Mentre parliamo, leggo gli sms di amicizia e augurio che Umberto e Luigi si sono scambiati nel giorno in cui questi ha iniziato la messa alla prova esterna, lasciando la comunità: “Ricordati che hai un cuore buono” è il messaggio di augurio che Umberto invia al giovane. «Era anche un ragazzo sveglio – riprende il racconto – perché ormai la strada l’aveva conosciuta ma in comunità stava bene. Ricordo questa cosa: a volte in casa capitava che lui, come altri, potesse fare qualcosa che richiedesse un rimprovero – cosa da nulla, roba da adolescenti – bene, sai qual era la punizione che gli promettevo? “Se non la smetti dopo non ti faccio andare a lavorare”, gli dicevo, perché a lui piaceva tanto andarci. Questo per far capire chi era». Però, in questo contesto di ritrovata serenità, delle ombre erano comunque in agguato. «Luigi era anche un ragazzo tormentato: con l’avvicinarsi del processo, di notte iniziava a stare male, a fare domande, e nei suoi occhi la paura». Di cosa? «La paura di tornare a casa. Non che non volesse rivedere la famiglia, ma paura di rientrare nel contesto nel quale era finito a delinquere, un ambiente nel quale sapeva sarebbe stato più difficile vivere in un certo modo, dove sarebbero venute meno determinate protezioni, tutele. Anche per questo, il giorno in cui ha lasciato la comunità, Luigi piangeva. “Che ti credi” – mi diceva – “che io non sappia quali sono le cose buone? Io lo so quali sono le cose giuste, ma non ti pensare che è facile una volta a casa». E questa paura di tornare non era solo sua, precisa Umberto: «Noi accogliamo tanti ragazzi di territori difficili di Napoli e provincia, e loro dicono spesso: “Voi non capite che significa crescere in un certo ambiente, e non capite che significa tornare là. Per noi è facile essere bravi qui, ma rimessi nel nostro quartiere, nella nostra vita solita, è più difficile”».
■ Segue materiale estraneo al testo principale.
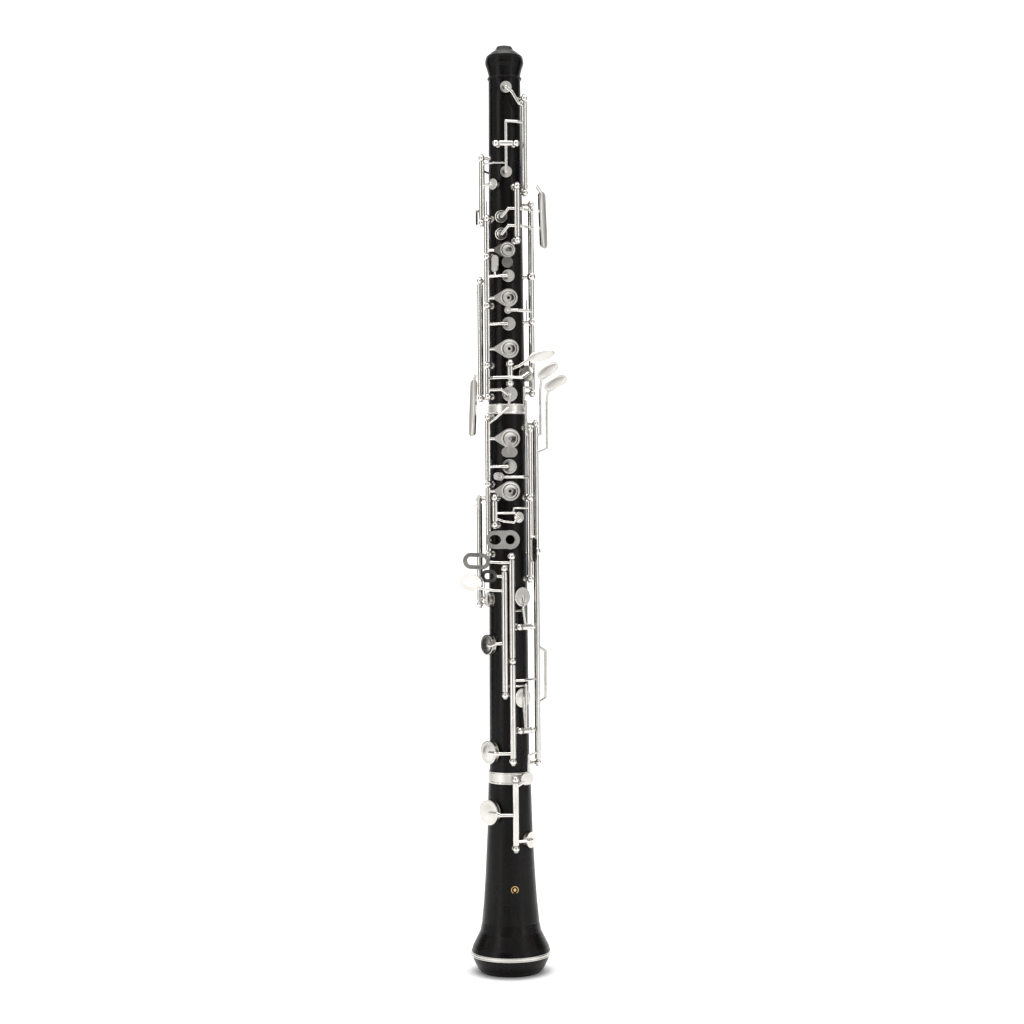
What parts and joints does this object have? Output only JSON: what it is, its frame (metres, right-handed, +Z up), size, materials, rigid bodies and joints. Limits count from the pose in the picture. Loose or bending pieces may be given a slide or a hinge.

Anche qui, dinanzi a queste testimonianze, possiamo seguire due vie: leggerle sbrigativamente come autoassoluzioni, o provare a capire, a setacciarle per entrare in un codice che non è il nostro, ma che per tanti ragazzi è invece grammatica del quotidiano. «È un po’ come se questi ragazzi, rimessi nel loro contesto - con famiglie difficili, parenti in carcere, una rete di amicizie contigua alla logica criminale o comunque borderline, venissero risucchiati in un imbuto. Non è automatico, ma succede». Cos’è accaduto quando è arrivata la notizia? «Quando abbiamo saputo – afferma Umberto - eravamo devastati. A me è giunto un messaggio, poi sono andato come tutti su internet per capire, ho visto alcuni commenti di odio sui social, purtroppo li ho letti, ma sto tentando di dimenticarli. Nessuno vuole giustificare, naturalmente: quando abbiamo saputo quel che aveva fatto ci siamo sentiti amareggiati, sorpresi, delusi, un mix di sensazioni. Ma come? Luigi? Una rapina? Impugnando un’arma?: non ce l’aspettavamo. E ovviamente il dolore, per la perdita di un ragazzo che poteva riprendere in mano la sua vita, che sembrava potesse uscirne. Forse non ci ha creduto abbastanza. Ha sbagliato e ha pagato un prezzo altissimo, definitivo».

Gli occhi di Umberto guardano lontano, quasi a voler scorgere una luce, un perché, che però non si danno. A noi resta l’obbligo di capire che la vicenda di un ragazzo di 17 anni che tenta di risolvere la vita con una rapina, e finisce in una pozza di sangue sull’asfalto, è una tragedia troppo grande per essere solo una questione da codice penale e  giustizia retributiva: perché in ciascuno di noi c'è un punto accessibile al bene, ma per alcuni è un po' più difficile.